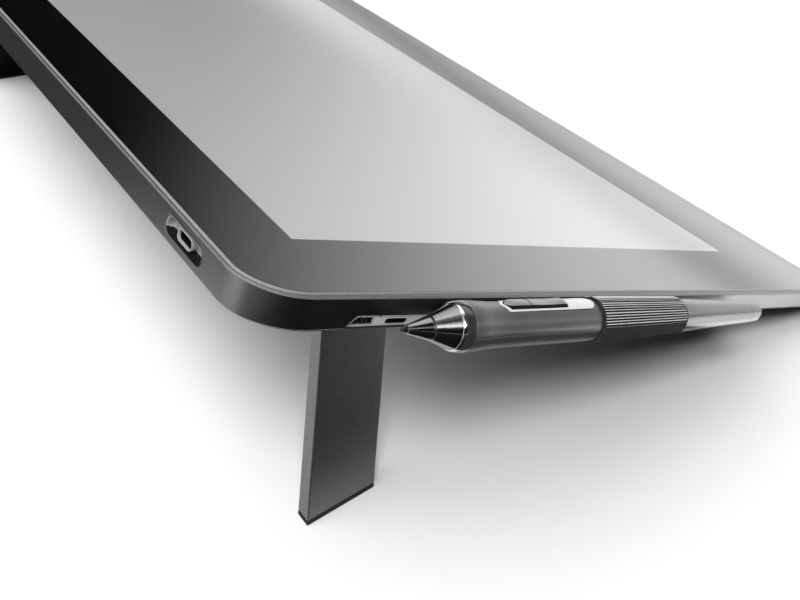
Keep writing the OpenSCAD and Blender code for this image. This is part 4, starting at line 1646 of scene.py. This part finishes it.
def build_stitches():
    """Overlock stitches over both cut edges of the webbing, clear of its two necks."""
    spacing, thread_r, from_neck, before_neck = 1.05, 0.17, 14, 26
    # Along from the edge, out from the webbing's inner face, and round in stitch spacings
    stitch = [(0.95, 0.3, 0.5), (0.85, 0.44, 0.45), (0.45, 0.47, 0.25), (0.1, 0.42, 0.05)]
    stitch.append((-0.1, 0.16, 0.0))
    threads = []
    for edge, inward in ((LOOP_FROM, 1), (LOOP_TO, -1)):
        radius = pen_r(edge) + CLOTH_GAP
        step = math.degrees(spacing / radius)
        count = int((360 - from_neck - before_neck - 2 * NECK_ANGLE) / step)
        for i in range(count):
            angle = NECK_ANGLE + from_neck + i * step
            path = []
            for along, lift, lean in stitch:
                a = math.radians(angle + lean * step)
                r = radius + lift
                path.append((r * math.cos(a), r * math.sin(a), edge + inward * along))
            threads.append(tube("thread", PEN, path, thread_r, [THREAD]))
    return joined("edge_stitches", threads)


sleeve = settle(build_sleeve(), "tablet", "textile", "loop_sleeve")
stitches = settle(build_stitches(), "tablet", "textile")


# ---------- floor, lights and camera ----------


def floor_paint():
    made = plain("floor_paint", grey(0.86), 0.9, Specular_IOR_Level=0.0)
    vary_colour(made, noise(made, 30), (0.85, 0.85, 0.85), (0.87, 0.87, 0.87))
    return made


def build_floor():
    """A round studio floor at the desk plane."""
    build = bmesh.new()
    bmesh.ops.create_circle(build, cap_ends=True, segments=96, radius=6.0)
    mesh = bpy.data.meshes.new("studio_floor")
    build.to_mesh(mesh)
    build.free()
    mesh.materials.append(floor_paint())
    floor = bpy.data.objects.new("studio_floor", mesh)
    bpy.context.scene.collection.objects.link(floor)


def add_softbox(name, toward, degrees, energy):
    """A distant overhead softbox that lights the floor and throws the soft shadows. Its
    reflections are left to the studio walls, so that no metal edge burns out."""
    lamp = bpy.data.lights.new(name, "SUN")
    lamp.energy = energy
    lamp.angle = math.radians(degrees)
    holder = bpy.data.objects.new(name, lamp)
    holder.rotation_euler = Vector(toward).to_track_quat("Z", "Y").to_euler()
    holder.visible_glossy = False
    holder.visible_transmission = False
    bpy.context.scene.collection.objects.link(holder)


AMBIENT = 0.006
BACKDROP = 1.3

# Reflected lights: a low wall in front, its left end, a high panel in front, a high strip on
# the left, a low wall at the rear, a high panel at the rear, and the ceiling. Each row holds
# the strength, the sides in compass degrees and the heights as sines of the angle above the
# horizon; sides and heights each give where a light fades in and where it fades out.
STUDIO_LIGHTS = [
    (3.0, (118, 150, 185, 205), (-0.5, -0.3, 0.22, 0.38)),
    (2.4, (185, 205, 211, 223), (-0.5, -0.3, 0.16, 0.3)),
    (1.6, (105, 130, 175, 205), (0.46, 0.6, 0.95, 1.05)),
    (4.0, (244, 264, 305, 330), (0.47, 0.54, 0.6, 0.98)),
    (3.0, (-2, -1, 28, 54), (-0.5, -0.3, 0.3, 0.6)),
    (0.8, (-2, -1, 70, 100), (0.5, 0.7, 1.1, 1.2)),
    (0.5, (-2, -1, 361, 362), (0.84, 0.97, 1.1, 1.2)),
]


def build_world():
    """The studio round the object, seen in its reflections and through its glass. The camera
    itself sees plain white past the floor."""
    world = bpy.data.worlds.new("studio")
    bpy.context.scene.world = world
    world.use_nodes = True
    world.cycles_visibility.diffuse = False
    nodes, links = world.node_tree.nodes, world.node_tree.links
    nodes.clear()

    def calculate(operation, *values):
        node = nodes.new("ShaderNodeMath")
        node.operation = operation
        for socket, value in zip(node.inputs, values):
            if isinstance(value, (int, float)):
                socket.default_value = value
            else:
                links.new(value, socket)
        return node.outputs[0]

    def ramp(value, start, end, low=0.0, high=1.0):
        node = nodes.new("ShaderNodeMapRange")
        node.interpolation_type = "SMOOTHSTEP"
        links.new(value, node.inputs["Value"])
        for socket, number in zip(list(node.inputs)[1:5], (start, end, low, high)):
            socket.default_value = number
        return node.outputs["Result"]

    def patch(strength, sides, heights):
        """Light between two compass angles and two heights, with soft borders."""
        parts = [ramp(compass, *sides[:2]), ramp(compass, *sides[2:], 1.0, 0.0)]
        parts += [ramp(height, *heights[:2]), ramp(height, *heights[2:], 1.0, 0.0)]
        light = strength
        for part in parts:
            light = calculate("MULTIPLY", part, light)
        return light

    where = nodes.new("ShaderNodeTexCoord")
    split = nodes.new("ShaderNodeSeparateXYZ")
    links.new(where.outputs["Generated"], split.inputs[0])
    x, y, height = split.outputs
    # Compass angle in degrees: 0 is the rear, 90 is the right, 180 the front and 270 the left
    bearing = calculate("MULTIPLY", calculate("ARCTAN2", x, y), 180 / math.pi)
    wrap = calculate("MULTIPLY", calculate("LESS_THAN", bearing, 0.0), 360)
    compass = calculate("ADD", bearing, wrap)
    light = AMBIENT
    for strength, sides, heights in STUDIO_LIGHTS:
        light = calculate("ADD", patch(strength, sides, heights), light)
    seen = nodes.new("ShaderNodeLightPath").outputs["Is Camera Ray"]
    mix = nodes.new("ShaderNodeMix")
    mix.data_type = "FLOAT"
    links.new(seen, mix.inputs["Factor"])
    links.new(light, mix.inputs[2])
    mix.inputs[3].default_value = BACKDROP
    background = nodes.new("ShaderNodeBackground")
    output = nodes.new("ShaderNodeOutputWorld")
    links.new(mix.outputs[0], background.inputs["Strength"])
    links.new(background.outputs[0], output.inputs["Surface"])


def add_card(name, low, high, glow_left=0.0, glow_right=0.0):
    """A card on the floor between two (x, y) corners, seen in reflections alone. It glows
    from its left side to its right; without a glow it is a black flag."""
    height = 0.001
    middle = ((low[0] + high[0]) / 2, (low[1] + high[1]) / 2)
    half = ((high[0] - low[0]) / 2, (high[1] - low[1]) / 2)
    corners = [(x * half[0], y * half[1], 0) for x, y in ((-1, -1), (1, -1), (1, 1), (-1, 1))]
    mesh = bpy.data.meshes.new(name)
    mesh.from_pydata(corners, [], [(0, 1, 2, 3)])
    felt = plain(name, grey(0.01), 0.95, Specular_IOR_Level=0.1, Emission_Color=(1, 1, 1, 1))
    vary_colour(felt, noise(felt, 60), grey(0.008), grey(0.014))
    nodes, links = felt.node_tree.nodes, felt.node_tree.links
    where = nodes.new("ShaderNodeTexCoord")
    split = nodes.new("ShaderNodeSeparateXYZ")
    ramp = nodes.new("ShaderNodeMapRange")
    links.new(where.outputs["Object"], split.inputs[0])
    links.new(split.outputs["X"], ramp.inputs["Value"])
    for socket, number in zip(list(ramp.inputs)[1:5], (-half[0], half[0], glow_left, glow_right)):
        socket.default_value = number
    feed(felt, "Emission Strength", ramp.outputs["Result"])
    mesh.materials.append(felt)
    card = bpy.data.objects.new(name, mesh)
    card.location = (*middle, height)
    bpy.context.scene.collection.objects.link(card)
    for ray in ("camera", "diffuse", "shadow", "transmission", "volume_scatter"):
        setattr(card, f"visible_{ray}", False)


def add_camera():
    """The photograph's view: over the rear left corner, along the screen."""
    data = bpy.data.cameras.new("camera")
    data.lens = 48.01
    data.sensor_width = 36.0
    data.clip_start = 0.01
    data.clip_end = 50.0
    camera = bpy.data.objects.new("camera", data)
    camera.location = (-0.39767, 0.31079, 0.24636)
    camera.rotation_euler = [math.radians(a) for a in (54.402, -0.456, -122.383)]
    bpy.context.scene.collection.objects.link(camera)
    bpy.context.scene.camera = camera


build_floor()
add_softbox("key_softbox", (-0.616, 0.387, 1.0), 23, 1.9)
add_softbox("rear_softbox", (0.339, 0.529, 1.0), 76, 3.05)
build_world()
# Black flags keep the white floor out of the left wall, the leg, the pen's underside and the
# far end of the rear wall; two lit cards fill the front end of the left wall and of the glass
add_card("left_flag", (-3.0, 0.05), (-0.222, 0.9))
add_card("leg_flag", (-3.0, -0.9), (-0.36, 0.05))
add_card("corner_flag", (-0.222, 0.27), (-0.15, 0.9))
add_card("right_flag", (0.12, 0.18), (3.0, 2.0))
add_card("wall_card", (-0.36, -0.145), (-0.214, 0.05), 3.0, 3.0)
add_card("front_card", (-0.36, -3.0), (0.5, -0.145), 3.4, 0.0)
add_camera()
bpy.context.scene.view_settings.view_transform = "Standard"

---

Directions for this task —
Write out a verbatim copy of the data, beginning with its first line and ending with the line that contains "bpy.context.scene.collection.objects.link(floor)".

Solution —
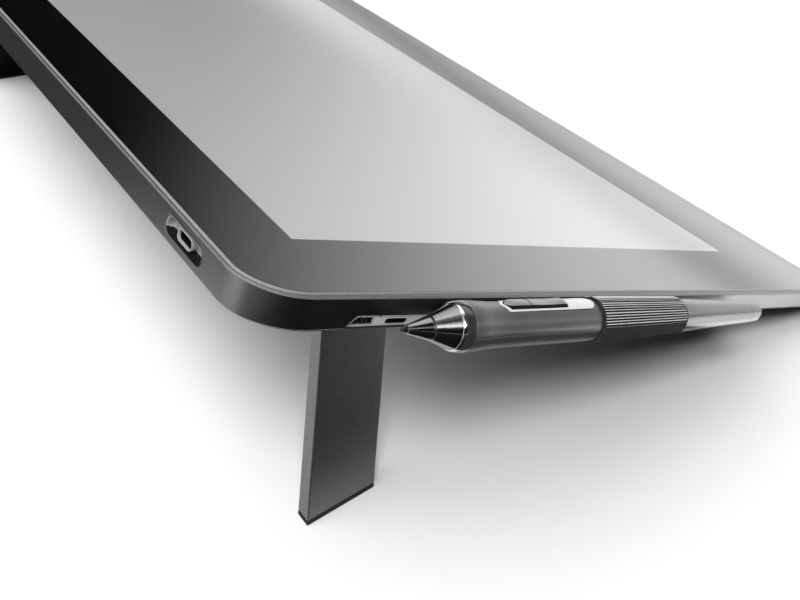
Keep writing the OpenSCAD and Blender code for this image. This is part 4, starting at line 1646 of scene.py. This part finishes it.
def build_stitches():
    """Overlock stitches over both cut edges of the webbing, clear of its two necks."""
    spacing, thread_r, from_neck, before_neck = 1.05, 0.17, 14, 26
    # Along from the edge, out from the webbing's inner face, and round in stitch spacings
    stitch = [(0.95, 0.3, 0.5), (0.85, 0.44, 0.45), (0.45, 0.47, 0.25), (0.1, 0.42, 0.05)]
    stitch.append((-0.1, 0.16, 0.0))
    threads = []
    for edge, inward in ((LOOP_FROM, 1), (LOOP_TO, -1)):
        radius = pen_r(edge) + CLOTH_GAP
        step = math.degrees(spacing / radius)
        count = int((360 - from_neck - before_neck - 2 * NECK_ANGLE) / step)
        for i in range(count):
            angle = NECK_ANGLE + from_neck + i * step
            path = []
            for along, lift, lean in stitch:
                a = math.radians(angle + lean * step)
                r = radius + lift
                path.append((r * math.cos(a), r * math.sin(a), edge + inward * along))
            threads.append(tube("thread", PEN, path, thread_r, [THREAD]))
    return joined("edge_stitches", threads)


sleeve = settle(build_sleeve(), "tablet", "textile", "loop_sleeve")
stitches = settle(build_stitches(), "tablet", "textile")


# ---------- floor, lights and camera ----------


def floor_paint():
    made = plain("floor_paint", grey(0.86), 0.9, Specular_IOR_Level=0.0)
    vary_colour(made, noise(made, 30), (0.85, 0.85, 0.85), (0.87, 0.87, 0.87))
    return made


def build_floor():
    """A round studio floor at the desk plane."""
    build = bmesh.new()
    bmesh.ops.create_circle(build, cap_ends=True, segments=96, radius=6.0)
    mesh = bpy.data.meshes.new("studio_floor")
    build.to_mesh(mesh)
    build.free()
    mesh.materials.append(floor_paint())
    floor = bpy.data.objects.new("studio_floor", mesh)
    bpy.context.scene.collection.objects.link(floor)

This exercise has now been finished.